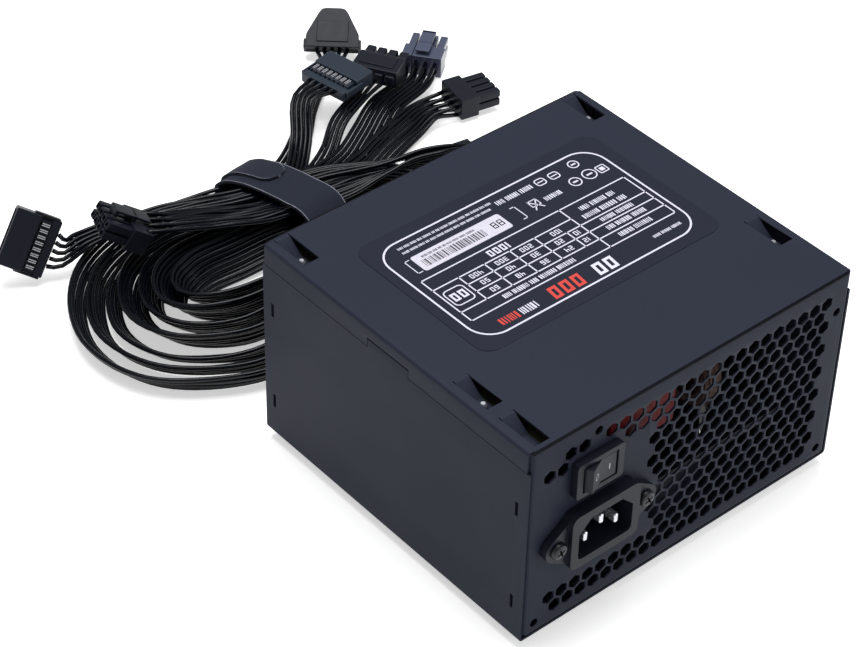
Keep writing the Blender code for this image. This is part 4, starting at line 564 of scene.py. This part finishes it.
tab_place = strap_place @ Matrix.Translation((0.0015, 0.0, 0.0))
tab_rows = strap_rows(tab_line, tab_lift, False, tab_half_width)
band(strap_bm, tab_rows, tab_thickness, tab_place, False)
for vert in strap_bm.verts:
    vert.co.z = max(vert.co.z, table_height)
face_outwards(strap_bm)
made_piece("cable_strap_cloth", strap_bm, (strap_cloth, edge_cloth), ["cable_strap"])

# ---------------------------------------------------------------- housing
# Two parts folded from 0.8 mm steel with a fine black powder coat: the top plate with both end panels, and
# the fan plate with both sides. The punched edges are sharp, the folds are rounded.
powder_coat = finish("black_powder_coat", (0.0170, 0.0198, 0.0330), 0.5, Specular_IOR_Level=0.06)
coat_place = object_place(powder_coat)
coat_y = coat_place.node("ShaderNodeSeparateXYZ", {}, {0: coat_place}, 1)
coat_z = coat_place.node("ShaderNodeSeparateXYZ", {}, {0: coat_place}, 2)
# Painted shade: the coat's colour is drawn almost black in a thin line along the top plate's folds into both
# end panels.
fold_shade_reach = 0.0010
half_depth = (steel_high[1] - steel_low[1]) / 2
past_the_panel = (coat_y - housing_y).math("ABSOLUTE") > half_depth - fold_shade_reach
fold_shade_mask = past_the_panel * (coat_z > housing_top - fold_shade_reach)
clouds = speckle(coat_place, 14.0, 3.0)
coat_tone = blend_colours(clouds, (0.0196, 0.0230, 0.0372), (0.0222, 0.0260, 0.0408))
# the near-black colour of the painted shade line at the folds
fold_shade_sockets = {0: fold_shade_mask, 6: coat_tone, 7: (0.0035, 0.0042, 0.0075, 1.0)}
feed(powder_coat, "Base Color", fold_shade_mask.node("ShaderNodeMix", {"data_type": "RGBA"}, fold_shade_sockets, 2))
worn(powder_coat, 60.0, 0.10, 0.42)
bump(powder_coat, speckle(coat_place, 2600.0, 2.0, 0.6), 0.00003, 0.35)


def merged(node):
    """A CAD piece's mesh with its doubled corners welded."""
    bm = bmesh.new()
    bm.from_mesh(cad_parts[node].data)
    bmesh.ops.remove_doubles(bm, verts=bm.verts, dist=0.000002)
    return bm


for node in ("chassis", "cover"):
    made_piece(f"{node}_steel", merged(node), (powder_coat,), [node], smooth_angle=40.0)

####

■ YOUR INSTRUCTIONS
Reproduce each line verbatim.

■ WRITTEN ANSWER
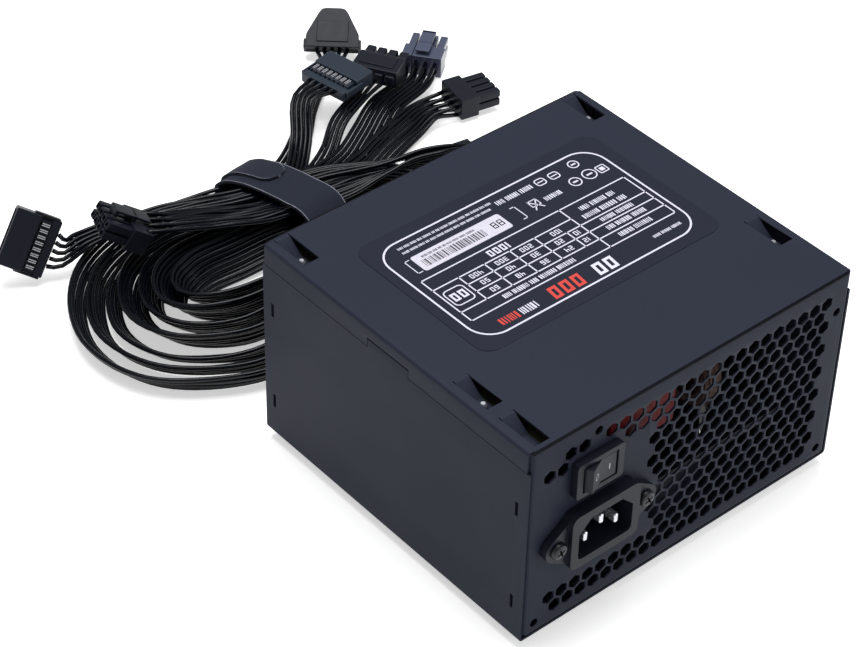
Keep writing the Blender code for this image. This is part 4, starting at line 564 of scene.py. This part finishes it.
tab_place = strap_place @ Matrix.Translation((0.0015, 0.0, 0.0))
tab_rows = strap_rows(tab_line, tab_lift, False, tab_half_width)
band(strap_bm, tab_rows, tab_thickness, tab_place, False)
for vert in strap_bm.verts:
    vert.co.z = max(vert.co.z, table_height)
face_outwards(strap_bm)
made_piece("cable_strap_cloth", strap_bm, (strap_cloth, edge_cloth), ["cable_strap"])

# ---------------------------------------------------------------- housing
# Two parts folded from 0.8 mm steel with a fine black powder coat: the top plate with both end panels, and
# the fan plate with both sides. The punched edges are sharp, the folds are rounded.
powder_coat = finish("black_powder_coat", (0.0170, 0.0198, 0.0330), 0.5, Specular_IOR_Level=0.06)
coat_place = object_place(powder_coat)
coat_y = coat_place.node("ShaderNodeSeparateXYZ", {}, {0: coat_place}, 1)
coat_z = coat_place.node("ShaderNodeSeparateXYZ", {}, {0: coat_place}, 2)
# Painted shade: the coat's colour is drawn almost black in a thin line along the top plate's folds into both
# end panels.
fold_shade_reach = 0.0010
half_depth = (steel_high[1] - steel_low[1]) / 2
past_the_panel = (coat_y - housing_y).math("ABSOLUTE") > half_depth - fold_shade_reach
fold_shade_mask = past_the_panel * (coat_z > housing_top - fold_shade_reach)
clouds = speckle(coat_place, 14.0, 3.0)
coat_tone = blend_colours(clouds, (0.0196, 0.0230, 0.0372), (0.0222, 0.0260, 0.0408))
# the near-black colour of the painted shade line at the folds
fold_shade_sockets = {0: fold_shade_mask, 6: coat_tone, 7: (0.0035, 0.0042, 0.0075, 1.0)}
feed(powder_coat, "Base Color", fold_shade_mask.node("ShaderNodeMix", {"data_type": "RGBA"}, fold_shade_sockets, 2))
worn(powder_coat, 60.0, 0.10, 0.42)
bump(powder_coat, speckle(coat_place, 2600.0, 2.0, 0.6), 0.00003, 0.35)


def merged(node):
    """A CAD piece's mesh with its doubled corners welded."""
    bm = bmesh.new()
    bm.from_mesh(cad_parts[node].data)
    bmesh.ops.remove_doubles(bm, verts=bm.verts, dist=0.000002)
    return bm


for node in ("chassis", "cover"):
    made_piece(f"{node}_steel", merged(node), (powder_coat,), [node], smooth_angle=40.0)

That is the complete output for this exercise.